Saturday, May 21, 2016

May 21, 2016

After 3 weeks in exile, I'm back at my own desk! I also have a cold, so I don't want to leave the house ever again, even though there are any number of great shows to see tonight. Due to impeccable bad timing, we have tickets to the opera, so we're doing that. If you're not doing that, here are some good names to choose from this week:

Booze & Glory
This seems like a more realistic aspiration for a band than fortune and glory. Playing for beer money.

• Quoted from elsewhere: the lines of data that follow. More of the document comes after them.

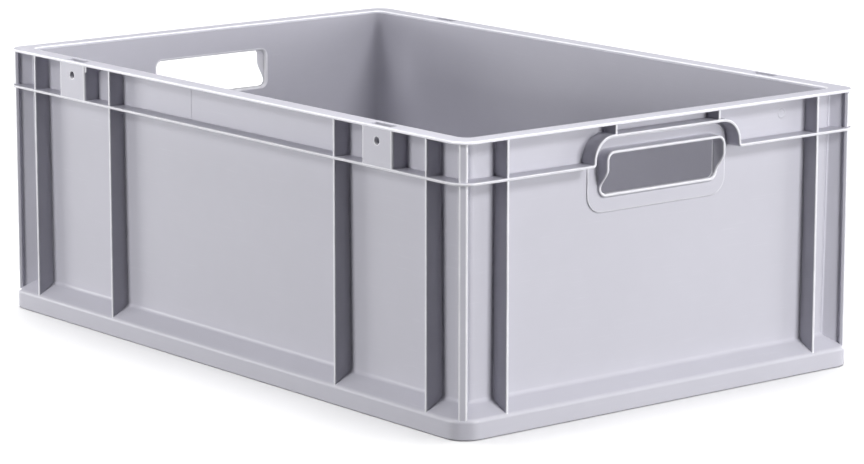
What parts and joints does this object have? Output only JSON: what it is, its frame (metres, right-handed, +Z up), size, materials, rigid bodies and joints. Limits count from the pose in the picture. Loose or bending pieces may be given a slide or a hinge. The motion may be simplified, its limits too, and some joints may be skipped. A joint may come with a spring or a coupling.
{
  "type": "stacking plastic crate",
  "caption": "Open-topped moulded plastic stacking crate with smooth walls, upright ribs, a flat rim, a middle flange, hand holes in both ends and lid hinge pockets.",
  "frame": {"origin": "centre of the footprint at the level the base stands on", "axes": "+X along the long side towards one hand-hole end, +Y across towards the back long side, +Z up"},
  "size_m": [0.6, 0.4, 0.22],
  "materials": {
    "wall_plastic": "fine satin mould texture, light cool grey",
    "edge_plastic": "the same plastic on ribs, flanges and blocks, worn a little smoother at the edges",
    "rim_plastic": "the same plastic on the rim, lightly scuffed by stacking",
    "base_plastic": "the same plastic on the base and floor, slightly rougher"
  },
  "bodies": {
    "root": {"base_band_back": "base_plastic", "base_band_front": "base_plastic", "base_band_left": "base_plastic", "base_band_right": "base_plastic", "base_corner_1": "base_plastic", "base_corner_2": "base_plastic", "base_corner_3": "base_plastic", "base_corner_4": "base_plastic", "base_ledge_back": "base_plastic", "base_ledge_front": "base_plastic", "base_ledge_left": "base_plastic", "base_ledge_right": "base_plastic", "clip_web_1": "edge_plastic", "clip_web_2": "edge_plastic", "corner_post_1": "edge_plastic", "corner_post_2": "edge_plastic", "corner_post_3": "edge_plastic", "corner_post_4": "edge_plastic", "end_wall_left": "wall_plastic", "end_wall_right": "wall_plastic", "floor": "base_plastic", "grip_arch_left": "edge_plastic", "grip_arch_right": "edge_plastic", "grip_collar_left": "edge_plastic", "grip_collar_right": "edge_plastic", "grip_web_left_1": "edge_plastic", "grip_web_left_2": "edge_plastic", "grip_web_right_1": "edge_plastic", "grip_web_right_2": "edge_plastic", "hinge_block_1": "edge_plastic", "hinge_block_2": "edge_plastic", "hinge_block_3": "edge_plastic", "hinge_block_4": "edge_plastic", "long_wall_back": "wall_plastic", "long_wall_front": "wall_plastic", "middle_flange_back": "edge_plastic", "middle_flange_front": "edge_plastic", "rib_back_1": "edge_plastic", "rib_back_2": "edge_plastic", "rib_back_3": "edge_plastic", "rib_back_4": "edge_plastic", "rib_front_1": "edge_plastic", "rib_front_2": "edge_plastic", "rib_front_3": "edge_plastic", "rib_front_4": "edge_plastic", "rib_left_1": "edge_plastic", "rib_left_2": "edge_plastic", "rib_right_1": "edge_plastic", "rib_right_2": "edge_plastic", "top_rim": "rim_plastic", "wall_corner_1": "wall_plastic", "wall_corner_2": "wall_plastic", "wall_corner_3": "wall_plastic", "wall_corner_4": "wall_plastic"}
  },
  "joints": []
}
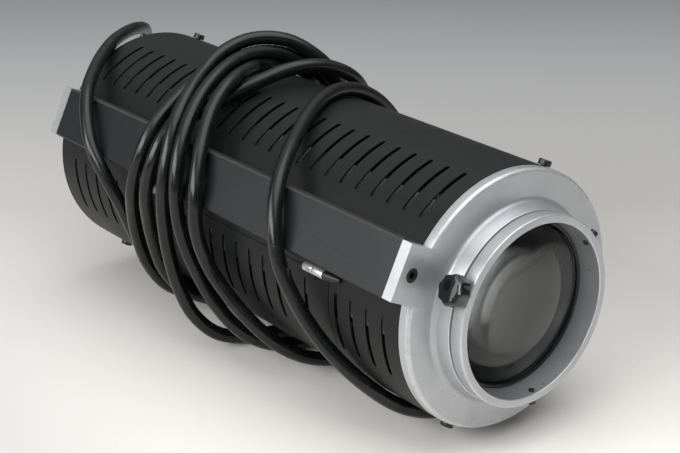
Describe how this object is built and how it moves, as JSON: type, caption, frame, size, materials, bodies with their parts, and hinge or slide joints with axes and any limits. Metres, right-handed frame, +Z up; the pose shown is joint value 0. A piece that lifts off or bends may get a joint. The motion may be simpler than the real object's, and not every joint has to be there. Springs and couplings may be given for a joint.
{
  "type": "studio flash head",
  "caption": "Drum-shaped studio flash head with a sliding lens barrel, a mounting rail and its cable wound round it.",
  "frame": {"origin": "middle of the mounting rail's flat outer face", "axes": "+X forward along the head's axis towards the lens, +Z up as the head lies on a table, +Y away from the side the rail is on"},
  "size_m": [0.5102, 0.2584, 0.2057],
  "materials": {
    "cast_silver": "silver-grey satin paint over a casting",
    "black_paint": "satin black paint",
    "rail_black": "satin black paint",
    "black_steel": "blackened steel",
    "bright_steel": "bright plated",
    "dark_steel": "dull steel",
    "knob_plastic": "glossy black",
    "lens_glass": "clear polished",
    "lamp_glass": "clear, slightly warm",
    "mirror_metal": "polished",
    "tray_metal": "zinc plated",
    "ceramic": "unglazed ceramic",
    "potting": "black casting resin",
    "cable_rubber": "smooth, a little glossy",
    "plug_plastic": "moulded black"
  },
  "bodies": {
    "head": {"access_door": "black_paint", "cable_gland": "black_steel", "casing_screw_front_1": "black_steel", "casing_screw_front_2": "black_steel", "casing_screw_front_3": "black_steel", "casing_screw_rear_1": "black_steel", "casing_screw_rear_2": "black_steel", "casing_screw_rear_3": "black_steel", "chassis_tray": "tray_metal", "condenser_holder": "tray_metal", "condenser_lens": "lens_glass", "cord_front_turn": "cable_rubber", "cord_lead": "cable_rubber", "cord_winding": "cable_rubber", "door_catch": "bright_steel", "flash_tube": "lamp_glass", "front_casting": "cast_silver", "gland_nut": "dark_steel", "hinge_front_fixed": "bright_steel", "hinge_front_lug": "black_steel", "hinge_front_moving": "bright_steel", "hinge_front_pin": "dark_steel", "hinge_rear_fixed": "bright_steel", "hinge_rear_lug": "black_steel", "hinge_rear_moving": "bright_steel", "hinge_rear_pin": "dark_steel", "housing_shell": "black_paint", "lamp_socket": "ceramic", "modelling_lamp": "lamp_glass", "mounting_rail": "rail_black", "plug_body": "plug_plastic", "plug_coupling_ring": "dark_steel", "plug_insert": "potting", "rail_screw_front": "black_steel", "rail_screw_rear": "black_steel", "rear_casting": "cast_silver", "reflector": "mirror_metal", "socket_bracket": "tray_metal", "strain_relief": "cable_rubber", "terminal_block": "ceramic", "trigger_coil": "potting"},
    "barrel": {"lens_barrel": "cast_silver", "front_lens": "lens_glass", "lens_retaining_ring": "black_steel", "ring_screw_1": "black_steel", "ring_screw_2": "black_steel"},
    "stud": {"clamp_stud": "dark_steel"},
    "knob": {"clamp_knob": "knob_plastic"}
  },
  "joints": [
    {"name": "focus_slide", "type": "slide", "parent": "head", "child": "barrel", "axis": [1, 0, 0], "range_m": [0, 0.025]},
    {"name": "knob_travel", "type": "slide", "parent": "barrel", "child": "stud", "axis": [0, -0.8988, 0.4384], "range_m": [-0.0012, 0.0032]},
    {"name": "knob_turn", "type": "hinge", "parent": "stud", "child": "knob", "pos_m": [0.21374, 0.02696, -0.01315], "axis": [0, -0.8988, 0.4384], "range_deg": [-540, 1440]}
  ],
  "couplings": [
    {"joint": "knob_turn", "follows": "knob_travel", "rad_per_m": 7854}
  ]
}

The Brian Jonestown Massacre
This one falls into a perennial favorite category, the one that makes a rapid turn from one thing to another, causing you to spew whatever you're drinking out your nose.

Spaceotter
Floating on his back among the stars, eating space urchins off his chest.

Woodshed
I grew up in a house with an actual woodshed: we stored stovewood and garden tools out there, and it also had a workbench for fixing things. Although we were a musical family, I don't think anyone ever went out there to practice an instrument, but my older brother (age 5 when we moved into that house) had heard enough about woodsheds to worry that he'd get more spankings. Fortunately, it wasn't that sort of woodshed, either.

Zombie Jihad
Can the unholy undead engage in holy war? 

Saturday, May 14, 2016

May 14, 2016

I'm in the late stages of preparing a book for publication, so it seems appropriate to go with a (mostly) literary theme this week, bookended by Shakespeare and Dickens. Thanks to the bands for cooperating and making it possible!

Casca's Dagger
One character's prop suggests the whole tragedy.

Fragile Lung
This is the exception to the theme, unless medical texts count as literature. There's a nice irony here in that their music is all about masterful singing, which relies on strong lungs.

In the Whale 
Where Ahab's leg resides.

Mandroid Echostar
Now we enter the realm of pulp sci-fi. I imagine this character was Buzz Lightyear's delinquent roommate at the Space Ranger Academy who dropped out and became a smuggler or spaceman of fortune.

Marley's Ghost 
Back to the classics for the other bookend, identical in structure to Casca's Dagger but referring to a character rather than a prop -- the first of four spirits intent on Scrooge's redemption. If it were up to me, Marley would get promoted to Heaven for this act.

Saturday, May 7, 2016

May 7, 2016

I'm writing from a remote undisclosed location this week, but thanks to the magic of the internet, you can't even tell! We don't seem to be convenient to anything here so we don't plan on partaking of nightlife. Don't let that stop you! There are loads of creatively named bands out there, including these five:

Fire Retarded
This is a rare appropriate use of the word "retarded." Safety first!

Hollow Sidewalks
There's a whole underground city down there! (In Seattle, this is literally true.)


Lunch
The other most important meal of the day. I want to see them on a bill with Pouch and Porch.


Pastel Motel
This one has a fun rhyme, and an odd nostalgic appeal for me. When I was around 9 years old, I read a funny middle-grade novel called The Pink Motel by Carol Ryrie Brink, about resourceful children playing detective around a rundown motel in Florida. It stuck with me even though I read it only once and didn't encounter it again for over 20 years, when I found a copy at a church rummage sale. I bought it and still have it, another 20+ years down the road. I still haven't stayed in a pastel motel myself, but I hope to someday.


Valley Maker 
Hint: it's water, in liquid or solid form.